U.S. headline inflation likely trended lower in August, largely due to lower oil prices, which fell to nearly 19% from their June peak. But beyond energy prices, year-over-year core CPI growth likely rose—a signal that the Fed will need to continue its aggressive hiking path to tame inflation. That core price growth will be despite some further easing in goods-price inflation. Indeed, goods-sector inflation has begun to unwind even as services sector inflation escalates. Shelter costs are a huge component of this, with home rent costs reporting their highest growth in over three decades. But prices in the travel and hospitality sectors are growing too.
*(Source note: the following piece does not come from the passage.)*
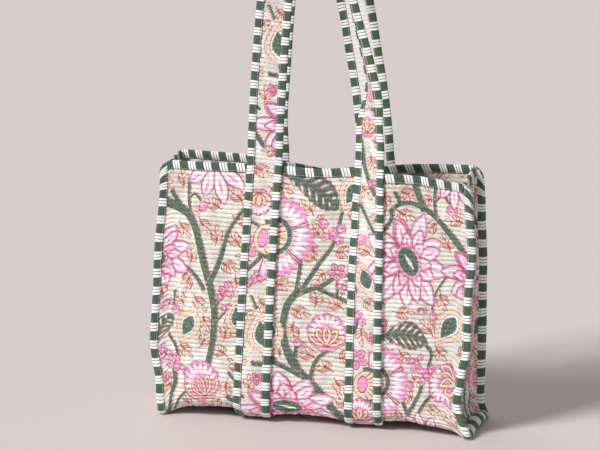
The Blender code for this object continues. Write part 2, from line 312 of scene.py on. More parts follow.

Meantime, global supply chain constraints continue to ease, and commodity prices continue to fall. Used vehicle prices fell 4% month-over-month, but food prices continue to tick higher.
At its next meeting on Sept 21, the Fed will consider its “overarching focus” to bring inflation back down to 2%. While lower energy prices mean headline CPI is heading in the right direction, it’s still well above the Fed’s 2% medium-term goal. And since energy prices are just one component of headline growth, the Fed will keep a close eye on next week’s core inflation numbers.
Week ahead data watch:
Housing starts likely stayed strong through August. Building permit issuance has averaged 288,000 units in each of the last three months even as resales cool off.
Manufacturing sales likely fell 0.9% in July, as per Statistics Canada’s flash estimates. Petroleum, coal products, and primary metal industries accounted for the largest share of the decline. But this is largely a price effect, since petroleum and coal prices fell significantly between July and August. With this in mind, sales volumes likely increased in these industries despite posted nominal declines.